Chicago’s Twin Peaks make youthful, compelling garage-rock on Wild Onion

News   2024-11-23 16:45:01

Before the 2013 release of Twin Peaks’ debut album Sunken, three of its four members dropped out of their first semester of college to return home to Chicago and reform the band. Having amassed a sizable local following with their raucous live shows and doing some flirting with national press coverage, the youngsters’ decision, while risk-filled, had ample upside. Following successful stints at SXSW, a U.S. tour with like-minded, Second City rock bros The Orwells, and the positive critical praise garnered by its ramshackle first LP, the group’s commitment appeared to pay off. Now, with its sophomore effort Wild Onion, a nostalgia-imbued, 16-song collection of blitzing garage-rock and sunny power-pop, Twin Peaks can finally claim to have resoundingly earned the hype.

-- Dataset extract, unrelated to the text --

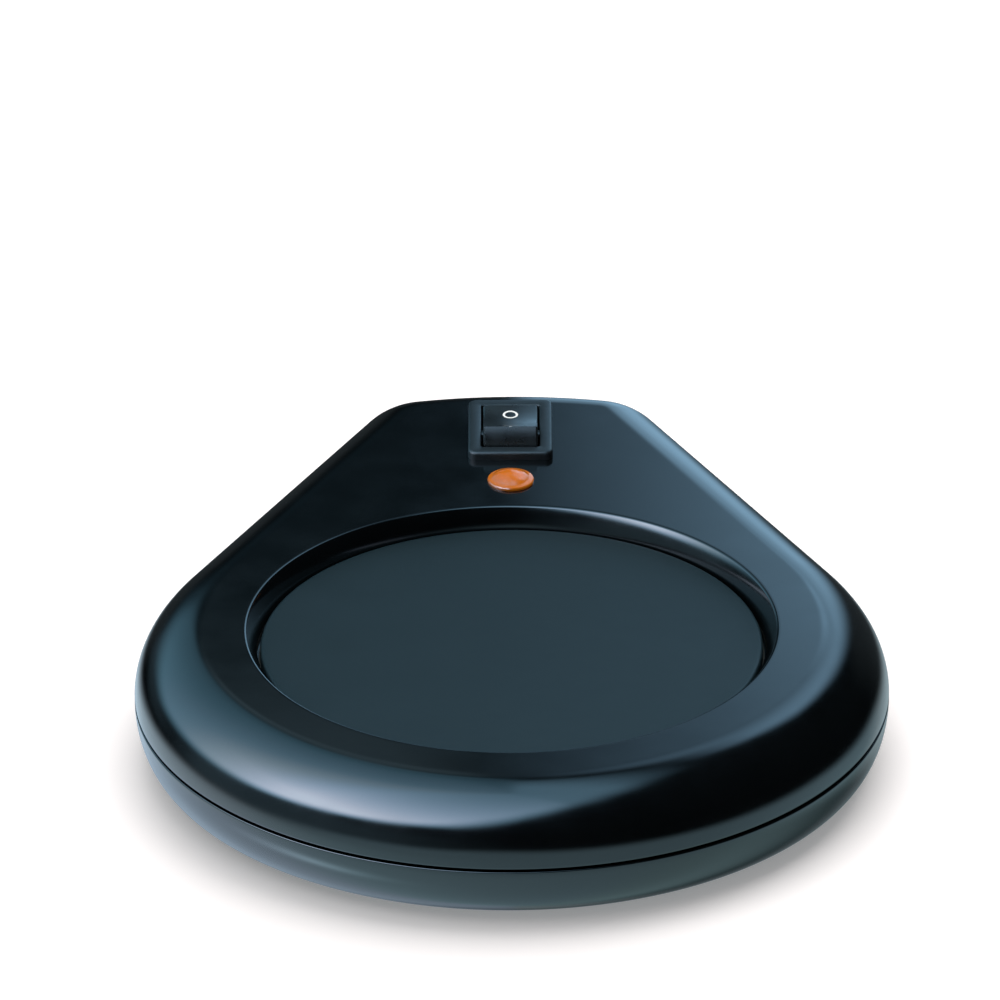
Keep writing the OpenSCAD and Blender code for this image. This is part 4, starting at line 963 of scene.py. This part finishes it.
class WARMER_OT_stage(bpy.types.Operator):
    """Makes the floor, the soft lights, the dome that gloss mirrors, the world and the camera"""

    bl_idname = "warmer.stage"
    bl_label = "Stage"

    def execute(self, context):
        scene = context.scene
        scene.view_settings.view_transform = "Standard"

        # Floor: a pale disc, clear from below, so that the underside can be looked at
        ring, disc = turned([(FLOOR_R, 0)], count=96)[0], Shell()
        disc.add(ring, [np.arange(len(ring))])
        floor = disc.build("stage_floor")
        material, tree = new_material("card stock matt pale")
        seen = seen_by(tree, "Is Camera Ray", "Is Glossy Ray")
        lift = add_node(tree, "ShaderNodeMath", {0: seen, 1: FLOOR_GLOW}, operation="MULTIPLY")[0]
        pale = (*linear("#f6f1f0"), 1)
        diffuse = add_node(tree, "ShaderNodeBsdfDiffuse", {"Color": pale})[0]
        white = (1, 1, 1, 1)
        glow = add_node(tree, "ShaderNodeEmission", {"Color": white, "Strength": lift})[0]
        lit = add_node(tree, "ShaderNodeAddShader", {0: diffuse, 1: glow})[0]
        clear = add_node(tree, "ShaderNodeBsdfTransparent")[0]
        back = add_node(tree, "ShaderNodeNewGeometry")["Backfacing"]
        either = add_node(tree, "ShaderNodeMixShader", {0: back, 1: lit, 2: clear})[0]
        close_material(tree, either)
        floor.data.materials.append(material)
        floor.visible_glossy = False

        # Dome that only mirrored rays meet: a sphere with its light in an attribute
        azimuth, height = np.meshgrid(
            np.linspace(-180, 180, DOME_COLS, endpoint=False), np.linspace(-90, 90, DOME_ROWS)
        )
        a, e = np.radians(azimuth), np.radians(height)
        ball = stacked(np.sin(a) * np.cos(e), -np.cos(a) * np.cos(e), np.sin(e))
        sphere = Shell().loft(DOME_R * ball)
        mesh = bpy.data.meshes.new("stage_dome")
        mesh.from_pydata((sphere.points[0] * MM).tolist(), [], sphere.faces)
        light = mesh.attributes.new("Glow", "FLOAT_COLOR", "POINT")
        values = np.ones((azimuth.size, 4), np.float32)
        values[:, :3] = studio_glow(azimuth, height).reshape(-1, 3)
        light.data.foreach_set("color", values.ravel())
        dome = bpy.data.objects.new("stage_dome", mesh)
        scene.collection.objects.link(dome)
        material, tree = new_material("soft light panels")
        paint = add_node(tree, "ShaderNodeAttribute", attribute_name="Glow")["Color"]
        glow = add_node(tree, "ShaderNodeEmission", {"Color": paint, "Strength": 1.0})[0]
        close_material(tree, glow)
        mesh.materials.append(material)
        for ray in ("camera", "diffuse", "transmission", "volume_scatter", "shadow"):
            setattr(dome, "visible_" + ray, False)

        # Soft lights that light the floor and the matt pieces; gloss sees the dome instead
        for name, spot, side, power in LAMPS:
            lamp = bpy.data.lights.new("stage_" + name, "AREA")
            lamp.shape, lamp.size, lamp.energy = "SQUARE", side * MM, power
            holder = bpy.data.objects.new("stage_" + name, lamp)
            holder.location = Vector(spot) * MM
            holder.rotation_euler = (-holder.location).to_track_quat("-Z", "Y").to_euler()
            holder.visible_glossy = False
            scene.collection.objects.link(holder)

        # World: white where it is seen, plain grey where it lights
        world = bpy.data.worlds.new("stage_world")
        world.use_nodes = True
        scene.world = world
        tree = world.node_tree
        tree.nodes.clear()
        seen = seen_by(tree, "Is Camera Ray", "Is Glossy Ray", "Is Transmission Ray")
        span = {"Value": seen, "To Min": WORLD_LIGHT, "To Max": WORLD_SEEN}
        strength = add_node(tree, "ShaderNodeMapRange", span)[0]
        sky = add_node(tree, "ShaderNodeBackground", {"Color": white, "Strength": strength})[0]
        add_node(tree, "ShaderNodeOutputWorld", {"Surface": sky})

        # Camera: aimed near the middle of the part, then turned so that the plate sits below it
        up = radians(CAMERA_UP)
        target = Vector((0, 0, AIM_Z * MM))
        spot = target + AWAY * MM * Vector((0, -cos(up), sin(up)))
        camera = bpy.data.cameras.new("stage_camera")
        camera.sensor_fit, camera.sensor_width, camera.lens = "HORIZONTAL", SENSOR, FOCAL
        camera.clip_start, camera.clip_end = 0.1, 20.0
        holder = bpy.data.objects.new("stage_camera", camera)
        aim = (target - spot).to_track_quat("-Z", "Y").to_matrix().to_4x4()
        for angle, axis in zip(CAMERA_TURNS, "XYZ"):
            aim = aim @ Matrix.Rotation(radians(angle), 4, axis)
        holder.matrix_world = Matrix.Translation(spot) @ aim
        scene.collection.objects.link(holder)
        scene.camera = holder
        return {"FINISHED"}


# ---- Panel and running ----

OPERATORS = (
    WARMER_OT_upper_housing, WARMER_OT_lower_housing, WARMER_OT_warming_plate, WARMER_OT_switch,
    WARMER_OT_pilot_lens, WARMER_OT_grommet, WARMER_OT_feet, WARMER_OT_inner_pieces, WARMER_OT_stage,
)


class WARMER_PT_build(bpy.types.Panel):
    """Lists the sizes, the colours and the operators"""

    bl_idname = "WARMER_PT_build"
    bl_label = "Mug Warmer"
    bl_space_type = "VIEW_3D"
    bl_region_type = "UI"
    bl_category = "Mug Warmer"

    def draw(self, context):
        for group in (context.scene.warmer_sizes, context.scene.warmer_colours):
            box = self.layout.box()
            for name in group.__annotations__:
                box.prop(group, name)
        for operator in OPERATORS:
            self.layout.operator(operator.bl_idname)


CLASSES = (WarmerSizes, WarmerColours, *OPERATORS, WARMER_PT_build)


def register():
    """Registers the classes and puts the sizes and colours on the scene."""
    for item in CLASSES:
        bpy.utils.register_class(item)
    bpy.types.Scene.warmer_sizes = bpy.props.PointerProperty(type=WarmerSizes)
    bpy.types.Scene.warmer_colours = bpy.props.PointerProperty(type=WarmerColours)


def unregister():
    """Takes the sizes and colours off the scene and unregisters the classes."""
    del bpy.types.Scene.warmer_colours
    del bpy.types.Scene.warmer_sizes
    for item in reversed(CLASSES):
        bpy.utils.unregister_class(item)


def main():
    """Registers the add-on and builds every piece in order."""
    register()
    for operator in OPERATORS:
        group, name = operator.bl_idname.split(".")
        getattr(getattr(bpy.ops, group), name)()


if __name__ == "__main__":
    main()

While Sunken was a promising eight tracks of lo-fi jangle and bluesy swagger, it felt more like an EP with its sub-20 minute runtime and basement recorded messiness. Wild Onion, however, doubles both its length and offerings, while considerably upgrading the songwriting and production values. The crisp recording quality gives the songs nuance, allowing the scuzzy punk of lead single “Flavor,” the spaced-out psychedelia of “Strange World,” and the romantic, stoned sway of “Sweet Thing” to breathe rather than be stifled by lo-fi haze. Still, in spite of the more careful arrangements, the songs are performed with same unhinged exuberance that prompted the band’s original buzz.

Much of Wild Onion’s positives come from the developing, three-pronged songwriting attack of guitarists Cadien Lake James and Clay Frankel, along with bassist Jack Dolan. Rather than overstuff the album with disparate ideas, the trio competes with each other without taking away from its cohesiveness. Frankel is arguably the most versatile frontman, jumping from Iggy Pop-style screeches on raging opener “I Found A New Way,” to Lou Reed’s talk-singing delivery on highlight “Making Breakfast” (a song that sounds like a not-so-distant cousin of “Sweet Jane”), to channeling Mick Jagger’s howls on “Good Lovin’.” James helms the other standouts, like the hook-laden propulsive rockers “Strawberry Smoothie” and “No Way Out.”

No longer teenagers, Twin Peaks still have a lot of growing up to do even though Wild Onion marks a noticeable maturation. On Dolan’s songs, the Beach Boys-referencing “Sloop Jay D,” he sings of an ex-girlfriend saying, “Don’t be a fucking pussy, that’s what she told me.” While on the chugging “Fade Away,” he summarizes the snottier side of the group with “life for me is drinking beer and smoking on weed.” With that eye-rolling use of regressive language and the occasional dabbling into hard-partying cliches aside, Wild Onion is a remarkably varied and solid sophomore LP. Though Twin Peaks are positioned next to local garage-rockers The Orwells, the Smith Westerns, and countless other bands with vanilla influences like The Beatles and The Rolling Stones, the 20-year-olds have more than enough chops to rise above the rest.